“It’s alright to ask for help”: findings from a qualitative study exploring the information and support needs of family carers at the end of life
Marie Curie Palliative Care Research Centre, Institute for Translation, Innovation, Methodology and Engagement, Cardiff University School of Medicine, Neuadd Meirionnydd, Heath Park, CF14 4YS Cardiff, UK
BMC Palliative Care 2014, 13:22 doi:10.1186/1472-684X-13-22Published: 17 April 2014
Family carers play an essential role in providing end-of-life care to their relatives but have been found to experience uncertainty and a lack of confidence in fulfilling their caregiving roles, prompting recent calls for educational or information based resources to be developed for carers.
We carried out four focus groups with Clinical Nurse Specialists, healthcare assistants, former and current carers at a hospice in the UK, to explore the information and support needs of family carers.
Our findings support previous research by highlighting a number of care situations where carers experience uncertainty and could seemingly benefit from greater information or instruction. Three main themes were identified which reflected carer experiences and needs in relation to potential information giving or educational interventions. These have been described as the knowledge and competence of carers; the preparedness of carers and low levels of carer identification with, and confidence in their roles as ‘carers’, which influences help seeking behaviours; and in turn how potential supportive interventions might be received by carers.

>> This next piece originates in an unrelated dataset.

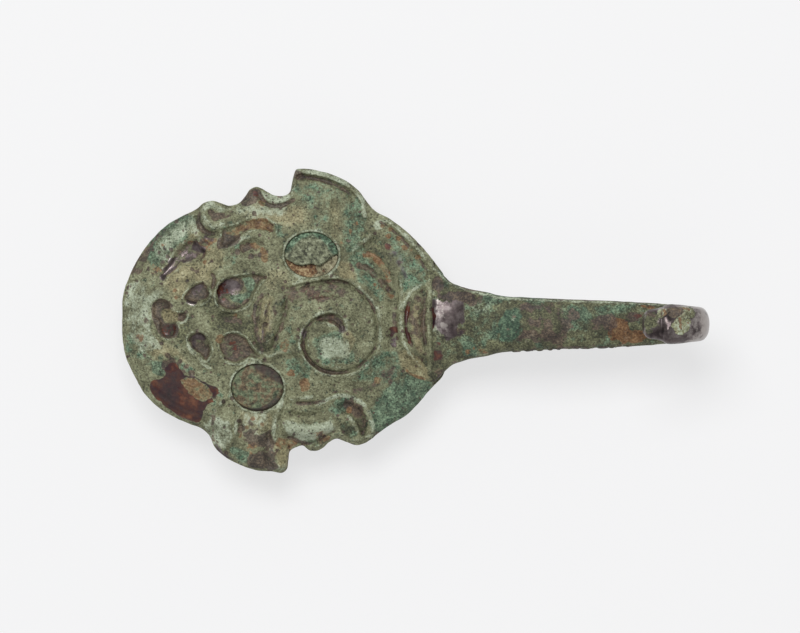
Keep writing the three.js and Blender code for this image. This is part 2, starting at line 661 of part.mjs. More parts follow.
function hookCasting() {
  let solid = plateSolid();
  for (const hollowed of hollowSolids()) solid = solid.subtract(hollowed);
  solid = solid.add(shaftSolid()).add(seatBoss());
  for (const raised of reliefSolids()) solid = solid.add(raised);
  for (const lump of headLumpShares) solid = solid.add(headLump(lump));
  solid = solid.subtract(mouthSolid());
  for (const cell of [upperCell, lowerCell]) solid = solid.add(cellRim(cell)).subtract(cellPocket(cell));
  solid = solid.subtract(tenonSocket());
  return geometryOf(solid);
}

// The button, its stem and its tenon, turned about one axis
function buttonGeometry() {
  const corner = (x, z, fromDegrees, radius, steps) => Array.from({ length: steps + 1 }, (_, i) => {
    const angle = THREE.MathUtils.degToRad(fromDegrees + 90 * i / steps);
    return new THREE.Vector2(x + radius * Math.cos(angle), z + radius * Math.sin(angle));
  });
  const fillet = (x, z, fromDegrees, radius, steps) => Array.from({ length: steps + 1 }, (_, i) => {
    const angle = THREE.MathUtils.degToRad(fromDegrees - 90 * i / steps);
    return new THREE.Vector2(x + radius * Math.cos(angle), z + radius * Math.sin(angle));
  });
  const profile = [
    new THREE.Vector2(0, 0),
    ...corner(buttonRadius - buttonRimRound, buttonRimRound, -90, buttonRimRound, 4),
    ...corner(buttonRadius - buttonRimRound, buttonThickness - buttonRimRound, 0, buttonRimRound, 4),
    ...fillet(stemRadius + stemFillet, buttonThickness + stemFillet, 270, stemFillet, 4),
    new THREE.Vector2(stemRadius, stemTop),
    new THREE.Vector2(tenonRadius, stemTop),
    new THREE.Vector2(tenonRadius, stemTop + tenonLength),
    new THREE.Vector2(0, stemTop + tenonLength),
  ];
  return new THREE.LatheGeometry(profile, 48).rotateX(Math.PI / 2);
}

function named(name, geometry, material) {
  const mesh = new THREE.Mesh(geometry, material);
  mesh.name = name;
  return mesh;
}

const patinatedBronze = new THREE.MeshStandardMaterial({ color: '#7f8f74', roughness: 0.6, metalness: 0.4 });
const wornBronze = new THREE.MeshStandardMaterial({ color: '#6f7a5e', roughness: 0.55, metalness: 0.5 });
const greenInlay = new THREE.MeshStandardMaterial({ color: '#6d9a6c', roughness: 0.75, metalness: 0 });
const mottledInlay = new THREE.MeshStandardMaterial({ color: '#77755a', roughness: 0.7, metalness: 0 });
const upperPaste = new THREE.MeshStandardMaterial({ color: '#8c5a34', roughness: 0.9, metalness: 0 });
const lowerPaste = new THREE.MeshStandardMaterial({ color: '#7c5434', roughness: 0.9, metalness: 0 });

function cellGroup(cell, pieces) {
  const group = new THREE.Group();
  cellFrame(cell).decompose(group.position, group.quaternion, group.scale);
  group.add(...pieces);
  return group;
}

const garmentHook = new THREE.Group();
garmentHook.add(
  named('hook_casting', hookCasting(), patinatedBronze),
  named('button', buttonGeometry(), wornBronze),
  cellGroup(upperCell, [
    named('upper_inlay_bed', bedGeometry(upperCell), upperPaste),
    named('upper_round_inlay', chippedInlay(upperCell), greenInlay),
  ]),
  cellGroup(lowerCell, [
    named('lower_inlay_bed', bedGeometry(lowerCell), lowerPaste),
    named('lower_round_inlay', inlayGeometry(lowerCell), mottledInlay),
  ]),
);

export default garmentHook;
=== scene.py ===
# A cast bronze garment hook, finished for rendering: a relief plate under a green crust, a neck and shaft
# that end in a hook with an animal's head, a stud button on the back, and two round cells with beds and
# inlays. Shapes are worked out in millimetres from the CAD part's sizes and written to the meshes in metres.

import math

import bpy
import numpy as np
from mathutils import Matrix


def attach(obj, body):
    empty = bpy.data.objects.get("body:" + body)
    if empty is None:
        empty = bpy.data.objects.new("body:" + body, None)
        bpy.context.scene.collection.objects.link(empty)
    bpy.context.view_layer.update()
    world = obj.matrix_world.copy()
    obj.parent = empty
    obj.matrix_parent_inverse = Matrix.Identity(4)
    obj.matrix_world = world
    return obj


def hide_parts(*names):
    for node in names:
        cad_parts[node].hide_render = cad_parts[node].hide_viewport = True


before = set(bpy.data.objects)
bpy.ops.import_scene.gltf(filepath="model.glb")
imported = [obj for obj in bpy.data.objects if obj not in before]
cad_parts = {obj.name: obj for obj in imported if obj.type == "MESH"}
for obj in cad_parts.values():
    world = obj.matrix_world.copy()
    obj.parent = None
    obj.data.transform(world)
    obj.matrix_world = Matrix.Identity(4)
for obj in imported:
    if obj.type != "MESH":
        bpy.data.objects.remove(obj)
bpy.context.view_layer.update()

# Stud button: a cast bronze disc on a short stem, which goes through the slit in the belt. The stem's tenon
# sits in a socket in the plate's back. The rim is rubbed brown, and green is left in the inner corner.

mm = 0.001
button_radius = 8.5
button_thickness = 2.0
button_rim_round = 0.6
stem_radius = 2.8
stem_length = 6.0
stem_fillet = 0.7
tenon_radius = 2.0
tenon_length = 1.3
stem_top = button_thickness + stem_length
tenon_top = stem_top + tenon_length
rim = button_radius - button_rim_round
button_grid = 0.16
button_spokes = 240
pole_reach = 0.4, 0.3
dent_depth, scar_depth = 0.06, 0.03
flat_level, seat_level = 0.05, stem_top - 0.1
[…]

Family carers experience multiple needs for information and education, but meeting these needs remains a challenge. Our results suggest three domains which could underpin this type of intervention: developing knowledge and competence; facilitating preparedness; supporting role recognition and confidence building. We recommend an integrated information giving approach which addresses these domains by combining a resource pack for carers with a more explicit acknowledging role for health professionals. Together these could provide key information and also build confidence amongst family carers to ask for further support and advice as needed.